Wealth also went into supporting the great-house elites. Anasazi life, even at its best, was a harsh one. Almost half the ordinary farmers' children died in infancy, and most farmers themselves were dead by 45. Their teeth reveal bouts of childhood malnutrition, and the osteoporosis in their bones shows the lack of other nutrients in a life of brutally hard work.

But the great-house families lost fewer children. They were on average 5 cm taller than the farmers, and they lived longer. That gap in income and health persisted until the system broke down for good.

The rains failed again in the early 12th century. As a result, farmers moved away from the great houses to the upland, searching for rain. The first to leave did well for a time; then a dark age fell.

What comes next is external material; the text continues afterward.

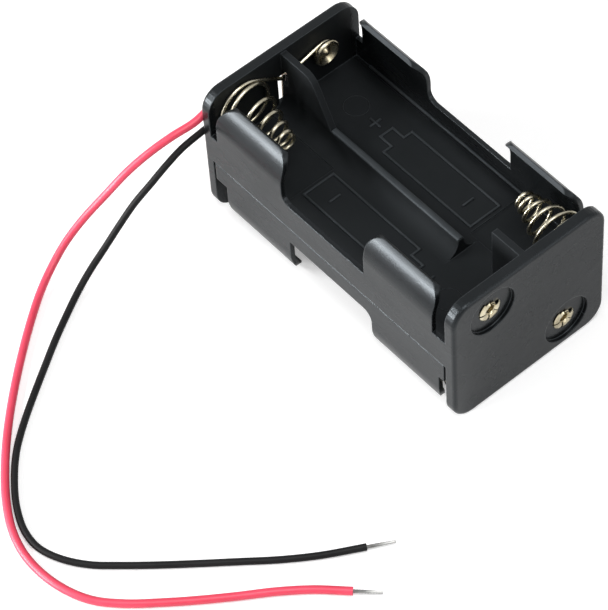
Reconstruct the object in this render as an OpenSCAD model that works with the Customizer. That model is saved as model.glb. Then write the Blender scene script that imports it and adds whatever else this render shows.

Settlements became fortified, but still succumbed to attack. Evidence suggests that between 1120 and 1140, 60 per cent of all adults and 40 per cent of all children died violently. Stuart estimates that by the end of the 13th century, the Anasazi population was only a quarter of what it had been 200 years before.

From power to efficiency

Out of this dark age emerged the "Pueblo IV," a culture strikingly different from that of its Chacoan ancestors. The Chacoans had been what Stuart calls a "power" culture, relying on extensive farming and trade to cover the losses when a crop failed.

By 1400, power had yielded to efficiency. While trade continued, it was minor compared to the old days. Each community was now self-sufficient, and drew on resources from diverse ecosystems within its control. It was unified and egalitarian, and produced necessities rather than luxuries. Life was still hard and short, but the Pueblos now at least were able to deal with the vagaries of weather.

Significantly, most of the Pueblo IV communities were unfortified. While they suffered occasional raids from Plains tribes, Pueblo communities were no longer threats to one another. In fact they even worked in concert when necessary, as when they arose and expelled the Spanish in 1680. (The Spanish returned in 1692 only because the Pueblos were weakened by European disease.)

A portent of the future

Writing in the late 1990s, Stuart drew some persuasive analogies between the Chacoans and modern America's power culture, with its aggressively expansionist trade, exuberant economy, and growing gap between rich and poor.

Stuart also points out that today's Pueblos keep their rituals and language alive not to entertain tourists but to sustain the values of their efficient culture. They know what happens to power cultures, and they see America as dangerously fragile.

Comparing America's empire with those of Rome and Britain is easy and often helpful. But Anasazi America is more compelling. The Anasazi showed that imperial collapse and a dark age really can happen here. Their descendants have proved that a lost civilization can find itself again and endure for centuries. And that is a very encouraging thought.